Auch der Kaiser steht nicht über dem Recht
Wie Österreich zu seiner Verfassung kam. Der ewige Streit um Macht – zwischen Wien und Ländern, Demokraten und Führerfiguren.
Am Anfang, könnte man sagen, gab es nur Gott und den König – der sich manchmal auch gleich Kaiser nannte. Alles Recht ging von Gott aus, und der Monarch stand in seiner Gnade und hatte in seinem Sinne zu herrschen. So sahen es wohl die meisten Menschen im Europa des Mittelalters, und die Gekrönten in den Palästen sahen es natürlich genauso. Zwar durfte man, so hieß es, auch einmal mit Gewalt gegen den König vorgehen, aber: nur in absoluten Extremsituationen, wenn der Monarch zum Tyrannen wurde. Wann aber war das der Fall? Das stand nirgends so genau.

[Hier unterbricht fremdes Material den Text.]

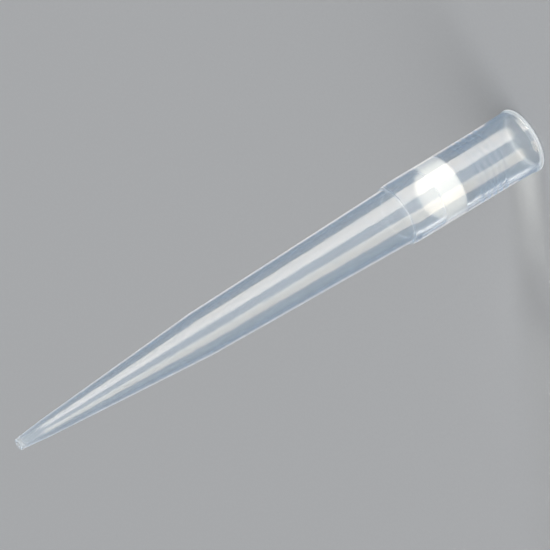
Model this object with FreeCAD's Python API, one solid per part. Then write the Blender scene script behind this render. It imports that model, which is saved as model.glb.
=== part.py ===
import FreeCAD, Part
import math
import os

# A filtered pipette tip, in millimetres. It stands on its mouth with the narrow end up, as it does when it
# is set down on a bench, and its axis is Z. Stations run along that axis from the narrow end, and radii are
# taken from it.

# Outside of the moulded body, from the narrow end to the mouth.
tip_length = 84.0
nose_length = 4.4  # the last stretch before the orifice, drawn in more steeply
edge_station = 29.8  # where the slender cone meets the gentler shaft, at a turned edge
shoulder_station = 62.4  # where the shaft meets the thicker head
shoulder_slope = 1.0  # axial length of the bevel above the rack face
flare_station = 77.4  # where the head starts to open
lip_station = 82.7
lip_rise = 0.8  # axial length over which the lip swells

orifice_outer_radius = 0.79
nose_outer_radius = 1.24
edge_outer_radius = 3.13
shaft_outer_radius = 4.02
rack_face_radius = 4.27
head_base_radius = 4.39
head_top_radius = 4.41
flare_top_radius = 4.50
lip_radius = 4.64

# Inside of the moulded body.
orifice_radius = 0.41
nose_wall = 0.43
edge_wall = 0.47
shaft_wall = 0.62
mouth_radius = 3.92
sealing_bore_radius = 3.55
sealing_bore_length = 5.85
lead_in_length = 1.0  # axial length of the taper from the sealing bore down to the plug's seat

# Fine sealing ribs inside the head, which a pipette's nose cone presses against.
rib_count = 5
rib_pitch = 1.02
rib_width = 0.36
rib_height = 0.03
first_rib_offset = 1.45  # from the lower end of the sealing bore to the first rib's crest

# The filter plug and its seat in the head.
plug_radius = 3.43
plug_length = 3.45
plug_station = 67.7
plug_chamfer = 0.12
plug_clearance = 0.02  # the bore's radius over the plug's
seat_margin = 0.3  # how far the seat runs past each end of the plug

# Edge rounding left by the mould.
orifice_rounding = 0.12
corner_rounding = 0.1
lip_rounding = 0.32
mouth_rounding = 0.2

seat_radius = plug_radius + plug_clearance
seat_start = plug_station - seat_margin
seat_end = plug_station + plug_length + seat_margin
bore_start = seat_end + lead_in_length
bore_end = bore_start + sealing_bore_length


def point(station, radius):
    return FreeCAD.Vector(radius, 0, tip_length - station)


def rounded_corner(before, corner, after, rounding):
    """The two tangent points and the middle of the arc that rounds a corner."""
    back = (before - corner).normalize()
    ahead = (after - corner).normalize()
    half_angle = back.getAngle(ahead) / 2
    reach = rounding / math.tan(half_angle)
    middle = (back + ahead).normalize()
    to_arc = rounding / math.sin(half_angle) - rounding
    return corner + back * reach, corner + middle * to_arc, corner + ahead * reach


def outline(corners):
    """A closed wire through (station, radius, rounding) corners."""
    places = [point(station, radius) for station, radius, _ in corners]
    edges = []
    ends = []
    for i, (_, _, rounding) in enumerate(corners):
        before, corner, after = places[i - 1], places[i], places[(i + 1) % len(places)]
        if rounding:
            start, middle, end = rounded_corner(before, corner, after, rounding)
            edges.append(Part.Arc(start, middle, end).toShape())
            ends.append((start, end))
        else:
            ends.append((corner, corner))
    for i, (_, leave) in enumerate(ends):
        arrive = ends[(i + 1) % len(ends)][0]
        edges.append(Part.makeLine(leave, arrive))
    return Part.Wire(Part.__sortEdges__(edges))


def turned(wire):
    """The solid that a wire sweeps in one turn about the tip's axis."""
    face = Part.Face(wire)
    return face.revolve(FreeCAD.Vector(0, 0, 0), FreeCAD.Vector(0, 0, 1), 360)


def outer_corners():
    return [
        (0, orifice_outer_radius, orifice_rounding),
        (nose_length, nose_outer_radius, 0),
        (edge_station, edge_outer_radius, 0),
        (shoulder_station, shaft_outer_radius, corner_rounding),
        (shoulder_station, rack_face_radius, 0),
        (shoulder_station + shoulder_slope, head_base_radius, 0),
        (flare_station, head_top_radius, 0),
        (lip_station, flare_top_radius, 0),
        (lip_station + lip_rise, lip_radius, 0),
        (tip_length, lip_radius, lip_rounding),
    ]


def inner_corners():
    return [
        (tip_length, mouth_radius, mouth_rounding),
        (bore_end, sealing_bore_radius, 0),
        (bore_start, sealing_bore_radius, 0),
        (seat_end, seat_radius, 0),
        (seat_start, seat_radius, 0),
        (shoulder_station, shaft_outer_radius - shaft_wall, 0),
        (edge_station, edge_outer_radius - edge_wall, 0),
        (nose_length, nose_outer_radius - nose_wall, 0),
        (0, orifice_radius, 0),
    ]


def sealing_rib(station):
    """One low rounded rib that stands in from the sealing bore, rooted in the wall behind it."""
    start = station - rib_width / 2
    end = station + rib_width / 2
    low = point(start, sealing_bore_radius)
    crest = point(station, sealing_bore_radius - rib_height)
    high = point(end, sealing_bore_radius)
    high_root = point(end, sealing_bore_radius + rib_height)
    low_root = point(start, sealing_bore_radius + rib_height)
    crown = Part.Arc(low, crest, high).toShape()
    root = [Part.makeLine(high, high_root), Part.makeLine(high_root, low_root), Part.makeLine(low_root, low)]
    return turned(Part.Wire([crown] + root))


def tip_body():
    shell = turned(outline(outer_corners() + inner_corners()))
    first = bore_start + first_rib_offset
    ribs = [sealing_rib(first + i * rib_pitch) for i in range(rib_count)]
    return shell.fuse(ribs).removeSplitter().Solids[0]


def filter_plug():
    end = plug_station + plug_length
    return turned(outline([
        (plug_station, 0, 0),
        (plug_station, plug_radius, plug_chamfer),
        (end, plug_radius, plug_chamfer),
        (end, 0, 0),
    ]))


def main():
    os.makedirs("parts", exist_ok=True)
    for name, shape in (("tip_body", tip_body()), ("filter_plug", filter_plug())):
        shape.exportStep("parts/" + name + ".step")
        box = shape.BoundBox
        print(name, shape.ShapeType, shape.isValid(), round(shape.Volume, 2), box)


main()
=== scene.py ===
import math

import bpy
from mathutils import Matrix, Vector


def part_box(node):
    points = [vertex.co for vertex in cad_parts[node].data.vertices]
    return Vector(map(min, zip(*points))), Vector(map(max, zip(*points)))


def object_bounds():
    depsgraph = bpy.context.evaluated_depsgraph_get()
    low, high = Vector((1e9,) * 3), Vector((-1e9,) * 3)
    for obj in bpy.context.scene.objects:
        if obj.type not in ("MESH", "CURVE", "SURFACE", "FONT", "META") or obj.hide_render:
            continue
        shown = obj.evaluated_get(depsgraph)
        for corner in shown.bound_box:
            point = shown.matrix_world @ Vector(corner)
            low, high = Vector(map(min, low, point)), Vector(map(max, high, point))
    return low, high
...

In Österreich änderte sich alles, wenigstens kurz, im Jahr 1848. Bürgerliche Revolutionen brachen los, in Europa und auch in Österreich. Der autoritäre Staatskanzler Metternich floh, ein Reichstag trat zusammen, und der eingeschüchterte Kaiser Franz Joseph I. stimmte zu, eine Verfassung zu unterschreiben. Die trat auch am 25. April in Kraft. Aber sie war den Liberalen noch zu unmodern und autoritär, denn der Monarch hatte sich z. B. ein Vetorecht gegen unliebsame Gesetze des Parlaments gegönnt. Es kam zu weiteren Unruhen, der Kaiser ruderte zurück. Demokratisch orientierte Aktivisten formulierten in Kremsier ihre eigene Version österreichischer Verfasstheit. Die wirkte ziemlich modern, die „Leitung der Reichsregierung“haben die Minister, es gab Volkssouveränität und Gewaltenteilung.
Aber der Kaiser hatte keine Freude damit. Was war das Problem des Mannes in Schönbrunn? „Natürlich war das eine totale Umstellung, das passte überhaupt nicht zum Selbstbild des Monarchen, auch nicht in anderen Ländern Europas“, sagt etwa der Salzburger Historiker Robert Kriechbaumer. Denn eine geschriebene Verfassung bedeutet: Der König/Fürst/Kaiser ist nicht mehr nur der Untertan Gottes – sondern unterwirft sich einem von Menschen geschriebenen Dokument. Er steht nicht mehr über dem Recht. Und das mussten die Alphamänner in ihren Palästen wohl erst mal verdauen.
Dementsprechend turbulent ging es weiter: Franz Joseph löste den Reichstag im Folgejahr auf – und diktierte eine neue Verfassung, die ihm eher zusagte – und mehr Macht gab. Das sorgte für so viel neue Unruhe, dass das Dokument zurückgenommen wurde (Silvesterpatent hieß diese Verordnung). Dann war erst mal Ruhe. Bis die Monarchie, wie meistens, einen Krieg verlor, gegen Sardinien und Frankreich, und der Kaiser wieder unter Druck kam. Das war 1859. Das Oktoberdiplom von 1860 war eine Quasiverfassung und eher kaiserfreundlich, drei Monate später wurde wieder zugunsten des Parlaments nachgebessert (Februarpatent). 1866 verlor das Kaiserhaus den nächsten Krieg, diesmal gegen Preußen. Es kam zum Ausgleich, bei dem einerseits die Konstruktion Österreich-Ungarn entstand. Und auch ein relativ fortschrittliches Grundgesetz, in dem etwa Meinungs- und Pressefreiheit garantiert waren. Wobei all das wieder nur für den westlichen Teil des Reiches, nicht für Ungarn galt.
Eine demokratische Verfassung bekam Österreich erst, nachdem der Kaiser weg war, und auch gleich sein Reich: Ab 1918 begann sich die Republik Österreich zu formen, am 1. Oktober 1920 beschloss die Konstituierende Nationalversammlung Österreichs Verfassung. Die wurde 1925 noch ergänzt, 1929 beträchtlich reformiert – aber besteht in weiten Teilen bis heute.